Phoenix follows a chronological approach to the history of videogames. Nearly every chapter represents one year (with the exception of Chapter 1, which covers the years 1947 through 1970, Chapter 2, which represents the years 1970–1972, and Chapter 4, which is about the years 1974-1976).

Herman began writing the book in 1987 and his intention was for it to be published by 1992, the twentieth anniversary of videogames. Several publishers, including Prima Games, rejected the book on the grounds that the videogame industry was still too new for anyone to be interested in a detailed history of it. After Herman mentioned the book in a letter printed in the fanzine, 2600 Connection, readers of the fanzine wrote to him asking for copies. Herman decided to release it as a photocopied booklet, joined by staples. Fifty copies of this 'Preview' edition were printed and sent to videogame fanzines and magazines. Following a favorable mention by Chris Johnston in the August 1994 issue of EGM², Herman decided to self-publish the book and founded Rolenta Press in order to do so.

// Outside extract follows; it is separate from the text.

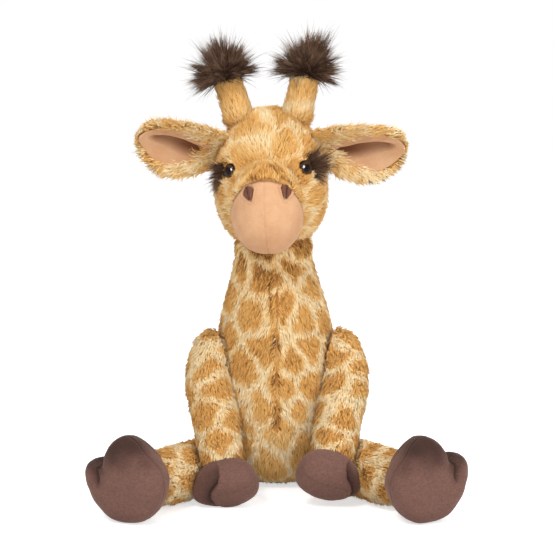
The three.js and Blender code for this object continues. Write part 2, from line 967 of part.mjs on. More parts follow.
function addBody() {
  toy.add(meshOf("body_and_neck", body, cloths.fur));
  toy.add(meshOf("pellet_bag", solid(pelletBagForm()), cloths.bag));
  toy.add(meshOf("neck_mane", cutBy(solid(neckManeForm()), bodyClear), cloths.longPile));
}

function addHead() {
  const group = jointGroup(toy, headFrame);
  const toHead = headFrame.clone().invert();
  const neckClear = bodyClear.clone().applyMatrix4(toHead);
  let head = cutBy(headForm(), neckClear);
  const skull = grown(skullForm(), seamGap);
  const muzzle = cutBy(solid(muzzleForm()), behindMuzzleSeam(seamGap), skull, neckClear);
  group.add(meshOf("muzzle", muzzle, cloths.peach));
  const furEdge = behindMuzzleSeam(seamGap);
  const mane = cutBy(solid(headManeForm()), skull, neckClear);
  group.add(meshOf("head_mane", mane, cloths.longPile));
  for (const [name, side] of [["left", 1], ["right", -1]]) {
    const eye = eyeFrame(side);
    const eyeBody = solid(eyeForm(0).applyMatrix4(eye));
    const washer = washerForm();
    head = cutBy(head, eyeForm(seamGap).applyMatrix4(eye), washerRoom().applyMatrix4(eye));
    group.add(meshOf("eye_" + name, eyeBody, cloths.eye));
    group.add(meshOf("eye_washer_" + name, solid(washer.applyMatrix4(eye)), cloths.plastic));
    const nostril = cutBy(solid(nostrilForm(side)), grown(muzzleForm(), seamGap), furEdge);
    group.add(meshOf("nostril_" + name, nostril, cloths.stitching));
    addHorn(group, name, side, skull);
    const ear = addEar(group, name, side, skull);
    const lash = cutBy(solid(lashForm(side)), skull, eyeForm(seamGap).applyMatrix4(eye), ear);
    group.add(meshOf("lash_" + name, lash, cloths.longPile));
  }
  group.add(meshOf("head", head, cloths.fur));
}

function addHorn(group, name, side, skull) {
  const horn = hornForm(side);
  group.add(meshOf("horn_" + name, cutBy(solid(horn), skull), cloths.fur));
  const tuft = cutBy(solid(tuftForm(side)), grown(horn, seamGap));
  group.add(meshOf("horn_tuft_" + name, tuft, cloths.longPile));
}

function addEar(group, name, side, skull) {
  const root = new THREE.Vector3(side * earRootSpread, earRootBack, earRootHeight);
  const lining = liningForm(side);
  const shell = cutBy(solid(earForm(side)), grown(lining, seamGap));
  const swing = [skull, root, yAxis, -earSwing, earSwing];
  const flap = jointGroup(group, at(root));
  flap.add(meshOf("ear_" + name, clearOfSwing(shell, ...swing), cloths.fur, at(root)));
  const seated = clearOfSwing(solid(lining), ...swing);
  flap.add(meshOf("ear_lining_" + name, seated, cloths.peach, at(root)));
  return grown(earForm(side), seamGap);
}

function addArm(name, side) {
  const pivot = point(shoulder, side);
  const arm = armForm(side);
  const group = jointGroup(toy, at(pivot));
  const swing = [bodyClear, pivot, xAxis, -armLift, 0];
  const sleeve = cutBy(clearOfSwing(solid(arm), ...swing), underFloor());
  group.add(meshOf("arm_" + name, sleeve, cloths.fur, at(pivot)));
  const hand = clearOfSwing(solid(handForm(side)), ...swing);
  const handBody = cutBy(hand, grown(arm, seamGap), underFloor());
  group.add(meshOf("arm_hoof_" + name, handBody, cloths.velour, at(pivot)));
}

function addLeg(name, side) {
  const pivot = point({ ...hip, z: legRadius }, side);
  const leg = legForm(side);
  const group = jointGroup(toy, at(pivot));
  const [from, to] = side > 0 ? [0, legSplay] : [-legSplay, 0];
  const armClear = grown(armForm(side), seamGap);
  const handClear = grown(handForm(side), seamGap);
  const limbBody = [bodyClear, armClear, handClear].reduce(
    (left, neighbour) => clearOfSwing(left, neighbour, pivot, zAxis, from, to),
    cutBy(solid(leg), underFloor()),
  );
  group.add(meshOf("leg_" + name, limbBody, cloths.fur, at(pivot)));
  const foot = cutBy(solid(footForm(side)), grown(leg, seamGap), underFloor());
  group.add(meshOf("leg_hoof_" + name, foot, cloths.velour, at(pivot)));
}

function addTail() {
  const pivot = point(tailRoot);
  const group = jointGroup(toy, at(pivot));
  const swung = clearOfSwing(solid(tailForm()), bodyClear, pivot, xAxis, 0, tailLift);
  group.add(meshOf("tail", cutBy(swung, underFloor()), cloths.fur, at(pivot)));
  const tuft = cutBy(solid(tailTuftForm()), grown(tailForm(), seamGap), underFloor());
  group.add(meshOf("tail_tuft", tuft, cloths.longPile, at(pivot)));
}

addBody();
addHead();
for (const [name, side] of [["left", 1], ["right", -1]]) {
  addArm(name, side);
  addLeg(name, side);
}
addTail();

export default toy;
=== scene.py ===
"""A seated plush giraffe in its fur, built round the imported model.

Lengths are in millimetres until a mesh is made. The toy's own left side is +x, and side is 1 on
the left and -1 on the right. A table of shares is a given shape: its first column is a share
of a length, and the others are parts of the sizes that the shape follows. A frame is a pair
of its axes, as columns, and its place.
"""

import math

import bpy
import numpy as np
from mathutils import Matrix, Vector
from mathutils.bvhtree import BVHTree


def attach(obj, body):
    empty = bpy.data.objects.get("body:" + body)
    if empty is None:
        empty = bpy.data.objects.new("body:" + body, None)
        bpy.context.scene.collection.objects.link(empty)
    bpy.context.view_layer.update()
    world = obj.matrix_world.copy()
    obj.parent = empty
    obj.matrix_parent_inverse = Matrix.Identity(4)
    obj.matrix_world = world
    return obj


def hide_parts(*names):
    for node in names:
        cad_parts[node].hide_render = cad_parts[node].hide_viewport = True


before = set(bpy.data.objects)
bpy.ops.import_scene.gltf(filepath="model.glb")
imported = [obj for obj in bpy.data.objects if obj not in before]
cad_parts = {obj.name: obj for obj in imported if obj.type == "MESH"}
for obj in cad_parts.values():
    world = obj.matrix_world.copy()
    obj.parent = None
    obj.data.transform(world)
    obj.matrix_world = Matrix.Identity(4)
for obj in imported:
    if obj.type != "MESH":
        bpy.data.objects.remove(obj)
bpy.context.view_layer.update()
MM = 0.001
SIDES = (("left", 1), ("right", -1))
UP = np.array([0, 0, 1.0])
WORLD = (np.eye(3), np.zeros(3))
EVEN = [(0, 1), (1, 1)]  # shares that are the same all along

# Camera and lamps, in metres
CAMERA_AIM = Vector((0, 0, 0.164))
CAMERA_DISTANCE = 1.3
CAMERA_RISE = math.radians(8)
CAMERA_LENS = 105.6
LAMP_AIM = Vector((0, 0, 0.15))
LAMPS = [  # name, place, size and power
    ("key", (-0.5, -1.05, 1.25), 0.38, 10.3),
    ("fill", (1.1, -0.9, 0.7), 1.0, 7.0),
    ("front", (0.25, -1.6, 0.15), 1.1, 6.4),
    ("top", (0.35, 0.35, 1.3), 0.9, 8.0),
]

# Body and neck
BELLY_HALVES = np.array([56, 52])  # to the side and to the front
BELLY_HEIGHT = 38
SEAT_SHIFT = 9
FLAT_DEPTH = 0.5
NECK_RADIUS = 30.5
NECK_FOOT = 182
NECK_TOP = 205
NECK_CAP = 15
NECK_LEAN = 2.8
SEAT_SHARES = [(0, 0.5, 1), (0.12, 0.74, 0.75), (0.3, 0.885, 0.45), (0.55, 0.965, 0.2), (1, 1, 0)]
TAPER_SHARES = [
    (0, 1), (0.12, 0.99), (0.24, 0.91), (0.37, 0.8), (0.5, 0.67), (0.64, 0.53), (0.78, 0.33),
    (0.9, 0.13), (1, 0),
]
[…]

On May 1, 2012, Herman announced that the 4th edition would be published by No Starch Press in late 2013. That deal was severed in 2015 due to differences between the author and the publisher about the direction the book was going. Two other major publishers had expressed interest in publishing the 4th edition but in the end, Herman decided to have Rolenta Press publish it.

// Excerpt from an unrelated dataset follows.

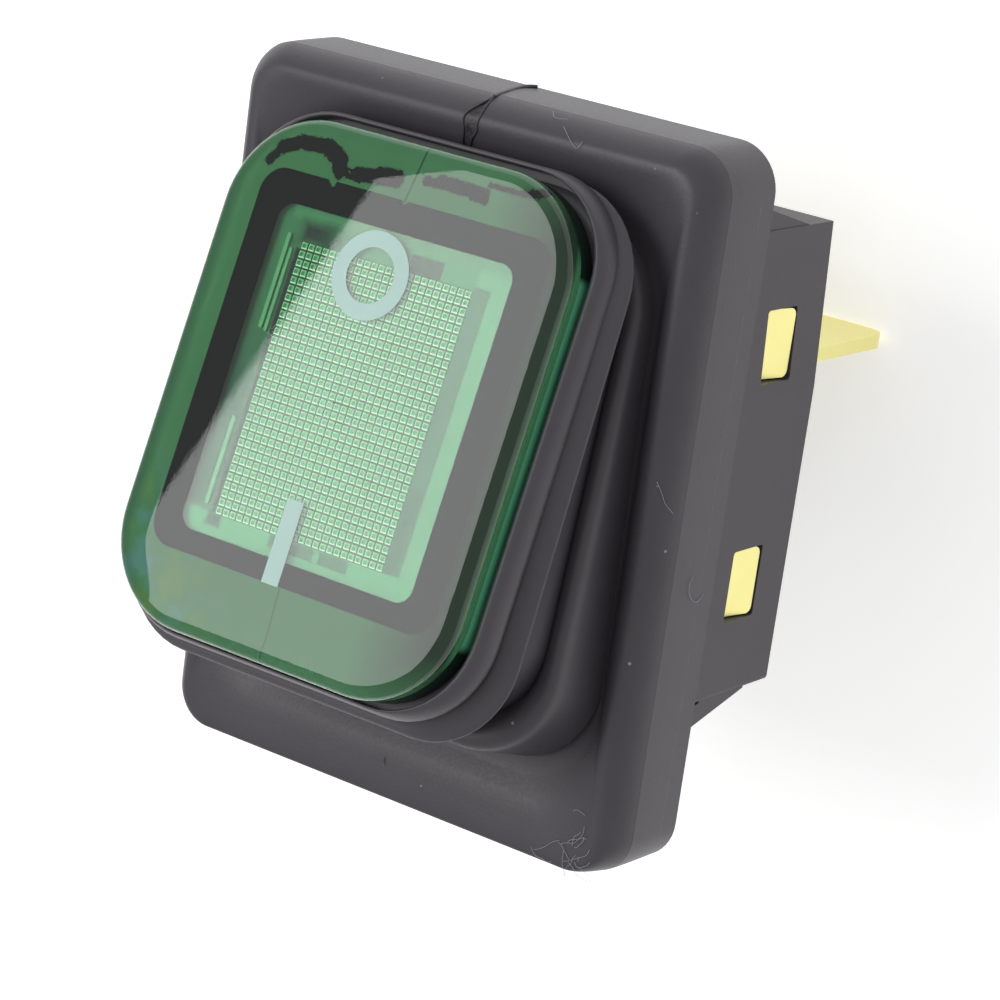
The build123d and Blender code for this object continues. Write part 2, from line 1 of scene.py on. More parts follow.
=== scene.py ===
# %% [markdown]
# # A lamp-lit rocker switch under a rubber boot
# The object is a splash-proof panel switch: a black rubber flange about 30 by 38 mm, a folded
# bellows, and a clear green tile that rocks between O and I. The CAD model gives every size and
# every moving body. This lesson gives it its looks: smooth rubber folds, a prismatic lens under the
# tile, ink, brass, and the light of a plain studio.

# %% Load the frame
import math

import bpy
import numpy as np
from mathutils import Matrix, Vector


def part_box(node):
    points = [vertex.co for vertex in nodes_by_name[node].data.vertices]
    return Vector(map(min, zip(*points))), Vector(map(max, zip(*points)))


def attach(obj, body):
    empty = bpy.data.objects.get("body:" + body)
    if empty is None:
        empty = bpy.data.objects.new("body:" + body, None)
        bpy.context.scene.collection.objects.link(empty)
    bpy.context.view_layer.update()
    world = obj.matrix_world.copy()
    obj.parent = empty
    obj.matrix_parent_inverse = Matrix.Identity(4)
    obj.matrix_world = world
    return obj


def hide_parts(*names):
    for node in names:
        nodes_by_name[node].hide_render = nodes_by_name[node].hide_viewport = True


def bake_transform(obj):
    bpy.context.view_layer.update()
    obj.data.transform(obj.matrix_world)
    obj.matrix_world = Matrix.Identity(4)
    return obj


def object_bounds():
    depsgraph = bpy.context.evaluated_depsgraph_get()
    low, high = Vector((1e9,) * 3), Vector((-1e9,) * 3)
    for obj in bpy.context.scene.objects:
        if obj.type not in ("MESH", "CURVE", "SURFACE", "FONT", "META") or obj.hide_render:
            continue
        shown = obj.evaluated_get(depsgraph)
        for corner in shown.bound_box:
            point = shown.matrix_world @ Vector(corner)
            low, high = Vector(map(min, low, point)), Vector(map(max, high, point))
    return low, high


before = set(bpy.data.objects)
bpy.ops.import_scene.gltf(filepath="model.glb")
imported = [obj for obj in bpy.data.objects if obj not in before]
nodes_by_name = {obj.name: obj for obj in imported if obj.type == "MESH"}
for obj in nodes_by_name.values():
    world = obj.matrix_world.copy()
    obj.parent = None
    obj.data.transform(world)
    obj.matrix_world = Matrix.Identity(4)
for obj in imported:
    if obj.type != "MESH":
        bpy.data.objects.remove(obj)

MM = 0.001
cad_low, cad_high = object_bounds()

# %% [markdown]
# ## The camera
# The photograph was taken with a long lens from the front right, a little above, so its lines hardly
# converge. The camera stands where the corners of the flange, the tile and the housing all fall on
# their places in the picture. Three directions say how it is turned: right, up, and back.

# %% Place the camera
camera = bpy.data.objects.new("camera", bpy.data.cameras.new("camera"))
bpy.context.scene.collection.objects.link(camera)
bpy.context.scene.camera = camera
camera.data.sensor_width = 36.0
camera.data.lens = 127.63
camera.data.clip_start = 0.01
camera.data.clip_end = 10.0
camera_right = Vector((0.79892, 0.13365, -0.58640))
camera_up = Vector((-0.26738, 0.95228, -0.14723))
camera_back = Vector((0.53874, 0.27442, 0.79653))
turned = Matrix((camera_right, camera_up, camera_back)).transposed().to_4x4()
camera.matrix_world = Matrix.Translation(Vector((0.101293, 0.048047, 0.147628))) @ turned
print("camera", [round(v, 4) for v in camera.location])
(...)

For the 4th edition, the name of the book has been changed to Phoenix IV: The History of the Videogame Industry. Delays in writing caused the publication to be in November, 2016. A Kindle edition was released on April 3, 2017. A deluxe hardcover color edition, which also included a 2016 chapter, was published on July 15, 2017.

==Editions==
- Preview Edition - January 1994 - History through 1991
- 1st Edition - December 1994 - History through 1993
- 2nd Edition - September 1997 - Three printings - History through 1996. This edition was the first to include black & white photos. Foreword by Keith Feinstein.
- 3rd Edition - June, 2001 - Eleven printings through October 2014 - History through 2000. Foreword by Ralph Baer. The first four printings of this edition were in a large 8.5 x 11 format. The book went out of print in 2005 and was unavailable for several years because the publisher believed that the fourth edition was imminent. In October, 2009, it was apparent that the 4th edition wasn't going to be published any time soon, so a new printing of the 3rd edition was made available. The new printing was reduced to a 6x9 size, but otherwise contained the same text as the prior printings. The tenth and eleventh printings featured a new cover by Michael Thomasson and Cory Golabek.
- 4th Edition - November, 2016 - History through 2015. Forewords by Ted Dabney and Chris Kohler. The cover is very similar to the one designed by Michael Thomasson and Cory Golabek that was used in the tenth and eleventh printings of the 3rd edition. Originally, this cover had been designed for the 4th edition, until No Starch Press said they weren't going to use it. The book contains 828 pages and includes 1,028 pictures.
- 4th Edition - Kindle Edition - April, 2017. This is an expanded version of the 4th edition that has corrected errors found in the B&W edition. These errors are listed on the Rolenta Press website. .
- 4th Edition - Deluxe Hardcover Color Edition - July, 2017. This is an expanded version of the 4th edition that has corrected errors found in the B&W edition. These errors are listed on the Rolenta Press website. This edition also includes a separate chapter on 2016 and an index of illustrations. The book contains 868 pages and 1,054 color illustrations.

==Reception==
Reviewing the second edition, Next Generation commented that "Author Leonard Herman may not win any prizes for his prose - it's workmanlike, even wooden at times - but the amount of data he's collected means that Phoenix should be considered a must-read for anyone interested in videogames." They noted that the second edition fixed some errors, added photos, and was set in a more legible font than the first edition.

Phoenix has received favorable reviews and mentions from many magazines including Electronic Games, Electronic Gaming Monthly, Wired, Edge, GamePro, Game Informer, and Next Generation. In fact, following the release of the 2nd edition, Next Generation publisher Jonathan Simpson-Bint and Herman were in discussions about Simpson-Bint's company, Imagine Media, taking over the publishing of subsequent editions of Phoenix. Nothing ever came out of these discussions.